C'est un article que j'adore, une sorte de bible dans ma vie. Comment aurais je pu passer à côté et ne pas me plier au désir de le publier...
Il parait que les gens qui ont des problèmes de constipation sont souvent ceux qui parlent beaucoup d’argent. Le premier objet de transaction entre les hommes, bien avant l’argent, c’est le caca ; c’est le cadeau. C’est aussi bien ce que la mère attend de son enfant que ce que l’enfant exhibe fièrement à son entourage, ou alors retient par plaisir sadique, pour « emmerder le monde ». L’enfant considère la matière fécale à la fois comme sa propriété et une partie intégrante de son corps. On résume cela par le « stade sadique-anal », vers l’age de 3 ans. L’enfant est alors mégalomane, refuse toute loi, agit plutôt qu’il ne pense. Il ne se représente pas autrui, il est égoïste. Or justement, beaucoup de d’adultes responsables (cadres, patrons…) sont restés scotchés à ce stade. Leur modèle est un enfant de 3 ans qui ne veut pas qu’on l’emmerde. Il faut que la société réponde « aux besoins des l’entreprises ». Les entreprises doivent pouvoir gérer librement, sans aucune contrainte de l’état, ses « ressources humaines » et matérielles. L’actionnaire qui multiplie les conseils d’administration, c’est comme l’enfant qui fait des pâtés. Le goût de l’accumulation vient de là.
L’actionnaire qui cumule les « jetons de présence » multiplie ses participations. A quoi cela renvoie t-il métaphoriquement, sinon au caca ? Il y a toujours une équivalence inconsciente, entre le plus sale et le plus propre. La ménagère qui nettoie plusieurs fois son intérieur entretient un rapport fasciné à la crasse. On appelle cela une « formation réactionnelle » : J’élimine paradoxalement ce qui m’attire. De la même façon comme des gamins qui se mettent à collectionner lorsqu’ils deviennent propres, les grands enfants de l’entreprise se mettent à parler argent, à cumuler les parts de marché, le tout dans une ambiance aseptisée. Parler d’argent, ou en faire, c’est avoir les mains propres. Mais un « plan social » malgré l’euphémisme hygiénique, c’est expulser des gens comme des merdes. C’est du sadisme froid.

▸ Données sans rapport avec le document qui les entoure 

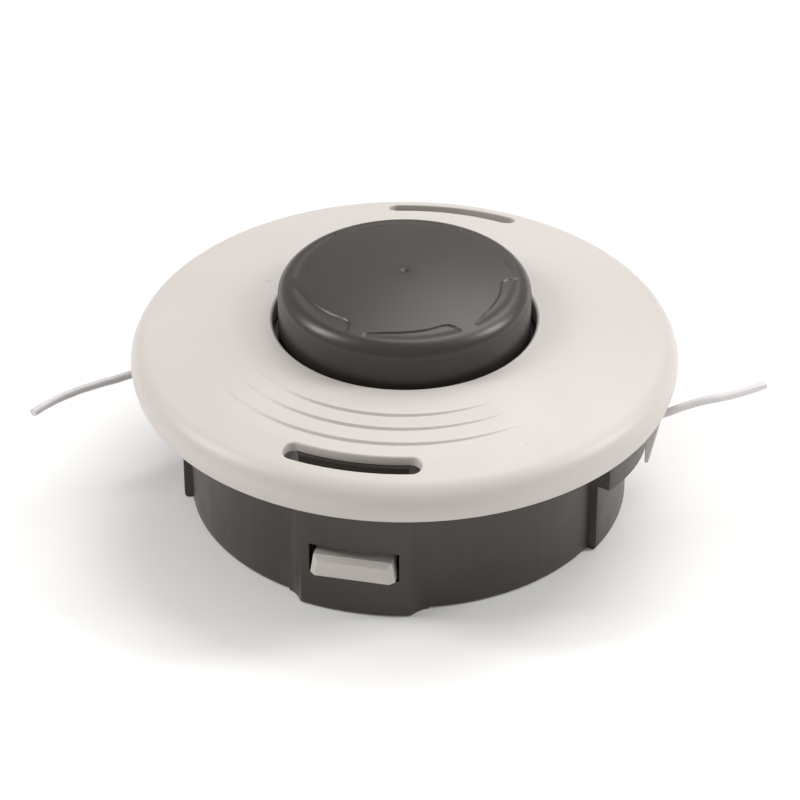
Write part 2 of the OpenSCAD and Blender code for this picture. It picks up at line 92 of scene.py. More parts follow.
def makeCamera(c):
    a, e = math.radians(c["azimuth"]), math.radians(c["elevation"])
    back = Vector((math.sin(a) * math.cos(e), -math.cos(a) * math.cos(e), math.sin(e)))
    right = Vector((math.cos(a), math.sin(a), 0))
    up = back.cross(right)
    point = Vector(c["point"]) * mm
    aim = point - (right * (c["pixel"][0] - 400) + up * (400 - c["pixel"][1])) / c["pixelsPerMm"] * mm
    data = bpy.data.cameras.new("camera")
    data.lens = c["lens"]
    cam = bpy.data.objects.new("camera", data)
    scene.collection.objects.link(cam)
    cam.location = point + back * c["distance"] * mm
    cam.rotation_euler = (aim - cam.location).to_track_quat("-Z", "Y").to_euler()
    scene.camera = cam


makeCamera(camera)
print("camera placed")


# Materials

def addNode(tree, kind, inputs=None, **settings):  # a node with its settings, and its values or links
    node = tree.nodes.new(kind)
    for name, value in settings.items():
        setattr(node, name, value)
    for name, value in (inputs or {}).items():
        if isinstance(value, bpy.types.NodeSocket):
            tree.links.new(value, node.inputs[name])
        else:
            node.inputs[name].default_value = value
    return node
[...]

Malgré cela tout le monde semble s’accommoder de ce mode de fonctionnement « anal-libéral » parce que personne n’a le choix ! L’économie fonctionne selon une logique très ancienne, féodale. D’un côté il y a l’espace public, relativement démocratique, et de l’autre la société civile, avec des entreprises qui sont souvent des zones de non-droit soumises au bon vouloir du propriétaire. Tout comme au moyen age !
Les valeurs viriles y sont très flattées. Une sorte d’homosexualité sublimée où il est bon de « faire chier », « d’en baver », de « foutre la pression »… Symboliquement bien sûr, c’est le père qui rêve d’enculer son fils. Dans l’imaginaire entrepreneurial nous sommes souvent des fils socialement masochistes, et des pères sadiques. Le modèle hiérarchique patrons/employés reste calqué sur le modèle archaïque père/fils. Dans le mythe, fondement même de notre culture et de nos croyances, le dieu tout puissant tripotait le côté d’Adam pour engendrer Eve. Il rêver d’enfanter sans recours à la mère, d’où l’homosexualité.
Mais difficile il est, en réalité, d’échapper au fait d’être traités comme des bêtes, sauf par couper court par des lois, des attitudes, aux désirs de tout puissance de ces bébés névrosés libéraux.
Malheureusement, ce n’est qu’à la sortie, lorsqu’elle se retrouve transformée en étron, que la ressource humaine prend vraiment conscience de la logique du transit.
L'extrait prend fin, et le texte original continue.